When the customer orders the SaaS service, it constitutes a non-binding contractual offer pursuant to Section 145 BGB. We are entitled to accept this contractual offer within two weeks after it is received by us.
The acceptance of the customer’s contractual offer can be declared either in writing (e.g., through an order confirmation) or by providing the service to the customer. If we, as the provider, do not accept the customer’s offer within the period, the documents sent to the customer must be returned to us immediately.
3. Prices and Payment Terms
Unless otherwise agreed in writing in individual cases, our current prices at the time of the conclusion of the contract plus statutory VAT apply. The costs for additional services will be invoiced separately. If no fixed price agreement has been made, reasonable price changes due to changes in labor, material, and distribution costs for services provided 3 months or more after the conclusion of the contract remain reserved.
Payment must be made exclusively to the account specified at the conclusion of the contract. A cash discount is only permitted if there is a written special agreement.
Unless otherwise agreed, the price is due and payable within fourteen days of invoicing and provision of the service. However, we are entitled to provide the service only against advance payment, even within an ongoing business relationship. We declare such a reservation no later than at the time of the order confirmation. Advance payment can also be made by credit card or another payment method, if defined in the offer.
The customer will be in default when the above payment deadline expires. During the period of default, the price is subject to interest at the applicable statutory default interest rate pursuant to Section 288 Paragraph 2 BGB. We reserve the right to claim further damages due to the delay. For merchants, our claim to the commercial due date interest pursuant to Section 353 HGB remains unaffected.

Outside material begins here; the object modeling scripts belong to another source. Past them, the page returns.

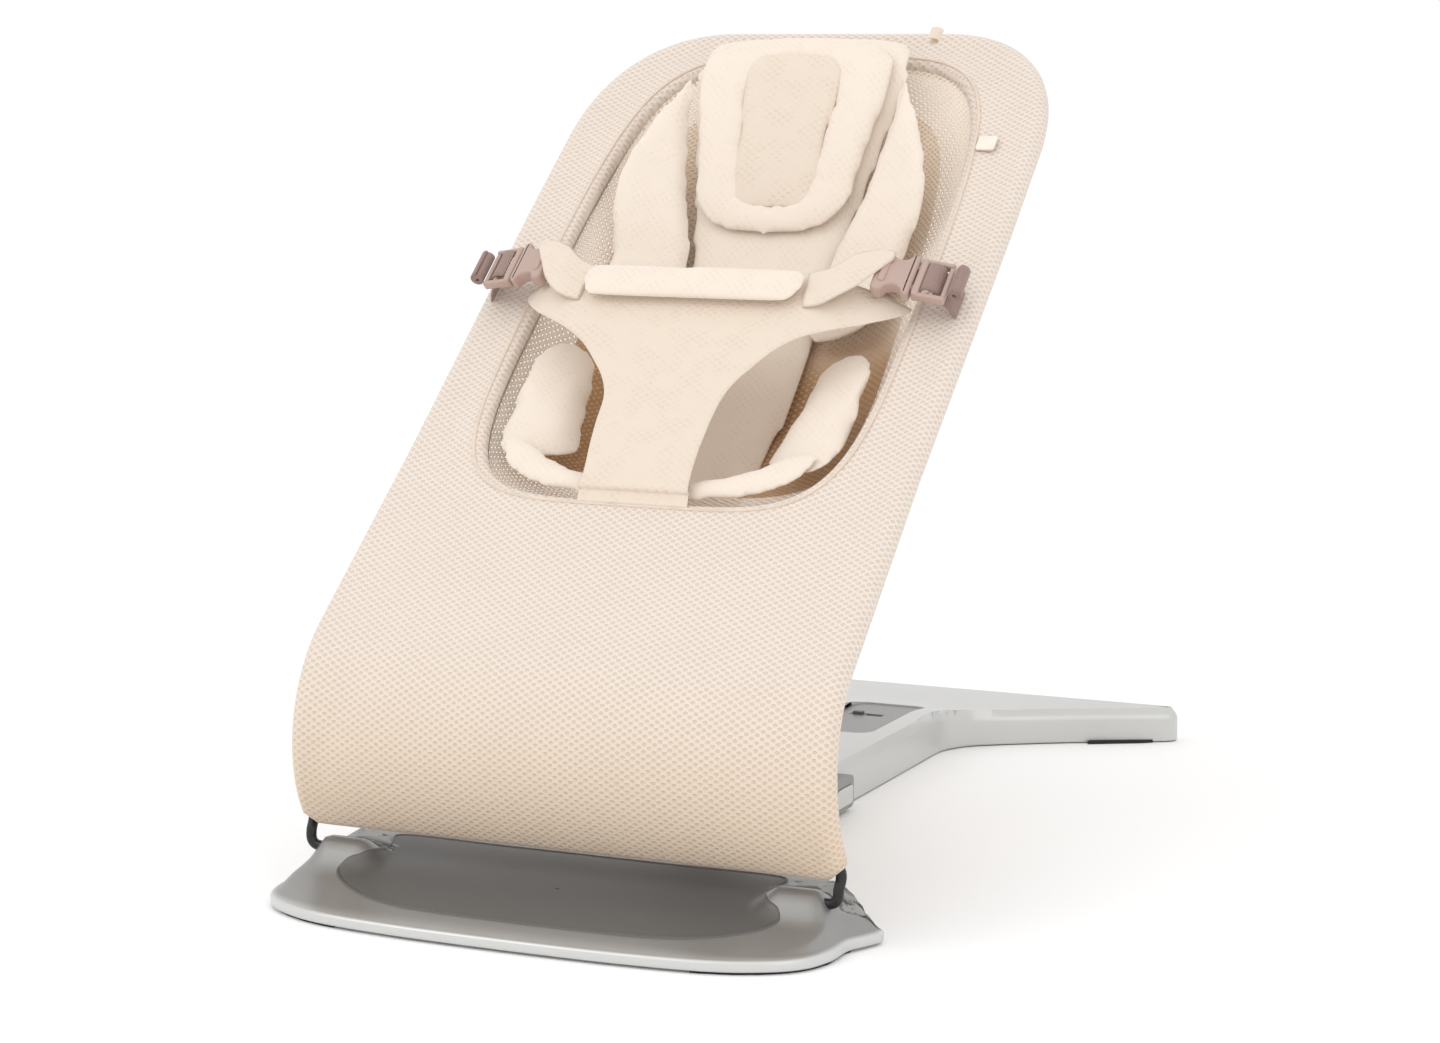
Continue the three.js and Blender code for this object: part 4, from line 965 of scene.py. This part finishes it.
def rounded(x0, x1, y0, y1, r, n=8):
    pts = []
    for cx, cy, a0 in (
        (x1 - r, y0 + r, -90), (x1 - r, y1 - r, 0), (x0 + r, y1 - r, 90), (x0 + r, y0 + r, 180)
    ):
        pts += [
            (cx + r * cos(radians(a0 + 90 * k / n)), cy + r * sin(radians(a0 + 90 * k / n)))
            for k in range(n + 1)
        ]
    return pts


def block(loop, h0, h1, r, mat):
    """Moulded block with rounded edges, from its outline, leaning like the buckles."""
    rows = []
    for h, way in ((h0, 1), (h1, -1)):
        turns = [
            (r * (1 - sin(radians(a))), h + way * r * (1 - cos(radians(a))))
            for a in (0, 30, 60, 90)
        ]
        for d, z in turns if way > 0 else reversed(turns):
            rows.append([seat(*tilt(x, s, z)) for x, s in inset_loop(loop, d)])
    return grid("block", rows, mat, caps=True)


def joined(name, pieces):
    """One object out of several, with a clean crease at hard edges."""
    bm = bmesh.new()
    for o in pieces:
        bm.from_mesh(o.data)
    me = bpy.data.meshes.new(name)
    bm.to_mesh(me)
    bm.free()
    me.materials.append(pieces[0].data.materials[0])
    for o in pieces:
        bpy.data.objects.remove(o)
    for f in me.polygons:
        f.use_smooth = True
    o = placed(name, me)
    split_edges(o, BUCKLE_CREASE)
    return o


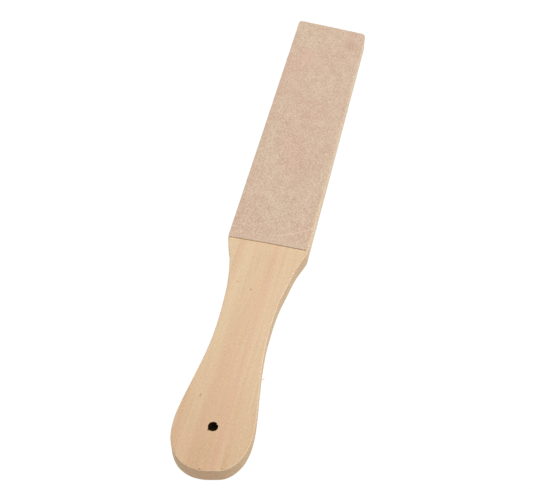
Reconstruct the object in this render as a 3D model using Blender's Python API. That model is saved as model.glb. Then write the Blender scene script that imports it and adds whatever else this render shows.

If, after the conclusion of the contract, it becomes apparent that our claim to payment is endangered due to the customer’s lack of performance (e.g., by filing for insolvency proceedings), we are entitled to refuse performance and, if necessary, after setting a deadline, to withdraw from the contract in accordance with the statutory provisions (Section 321 BGB). The statutory provisions on the dispensability of setting a deadline remain unaffected.
4. Contract Duration and Termination
The contract begins and ends at the individually agreed time. The contract can be terminated monthly unless otherwise agreed in writing.
5. Usage Rights and Retention of Title
We grant the customer a simple, non-transferable, and non-sublicensable right to use the SaaS services for the duration of the contract. All rights to the software and other services, including all copies, remain with us or our licensors.
The customer may only use the SaaS services within the contractually agreed usage. Any further use, particularly reproduction, distribution, or public disclosure, is prohibited unless it is legally permitted or has been expressly authorized by us in writing.
6. Performance Disruptions and Defect Liability
The customer’s rights regarding defects in material and title are governed by statutory provisions, unless otherwise specified below. The customer’s claims for defects exist only if the customer has fulfilled his statutory duties of inspection and notification of defects. A written notice to us must be given immediately if a defect is detected during the use of the SaaS services.
If the provided SaaS services are defective, we have the right to choose whether to provide supplementary performance by remedying the defect (rectification) or by providing a new service (replacement). If the type of supplementary performance chosen by us is unreasonable for the customer in the individual case, he may refuse it. However, we reserve the right to refuse supplementary performance under the statutory conditions.
The limitation period for defect claims is one year from the provision of the SaaS services.
7. Liability
We are liable for breaches of contractual and non-contractual obligations in accordance with statutory provisions. In the context of fault-based liability, we are only liable for intent and gross negligence. In the event of simple negligence, we are only liable for damages resulting from injury to life, body, or health and for damages resulting from the breach of a material contractual obligation. In such cases, our liability is limited to compensation for foreseeable, typically occurring damage.
The limitations of liability do not apply in cases of fraudulent concealment of defects, assumption of a guarantee, or claims under the Product Liability Act.
8. Final Provisions
These GTC and the contractual relationship between us and the customer are governed by the laws of the Federal Republic of Germany, excluding international uniform law, particularly the UN Sales Convention.
If the customer is a merchant within the meaning of the German Commercial Code, a legal entity under public law, or a special fund under public law, our registered office is the exclusive place of jurisdiction for all disputes arising directly or indirectly from the contractual relationship. The same applies if the customer is an entrepreneur within the meaning of Section 14 BGB.